18. The plasma system of claim 17, wherein the square wave voltage signal has a peak during the first bin and has RF ringing during the second bin, wherein the different time interval is a smaller time interval than a time interval of the second bin, wherein the first and second bins occupy an entire time interval of a cycle of the square wave voltage signal.

19. The plasma system of claim 9, wherein the controller is configured to:determine a first statistical power value after operating the HF RF generator at the first frequency value during the first bin;determine a second statistical power value after operating the HF RF generator at a first empirical frequency value during the first bin;compare the first statistical power value with the second statistical power value;control the HF RF generator to operate at the first frequency value upon determining that the first statistical power value is less than the second statistical power value.

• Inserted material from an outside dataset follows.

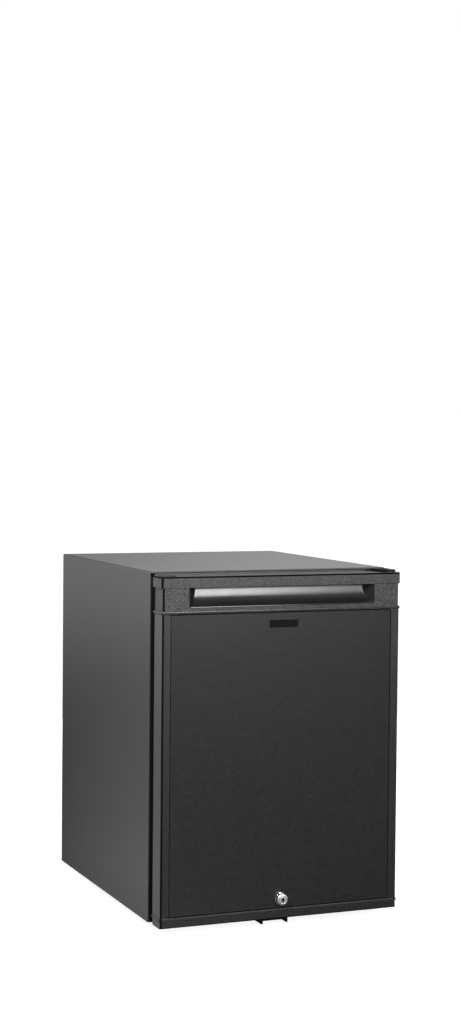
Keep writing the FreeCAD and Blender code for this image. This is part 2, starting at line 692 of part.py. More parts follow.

20. The plasma system of claim 19, wherein the controller is configured to:determine a third statistical power value after operating the HF RF generator at the second frequency value during the second bin;determine a fourth statistical power value after operating the HF RF generator at a second empirical frequency value during the second bin;compare the third statistical power value with the fourth statistical power value;control the HF RF generator to operate at the second frequency value upon determining that the third statistical power value is less than the fourth statistical power value.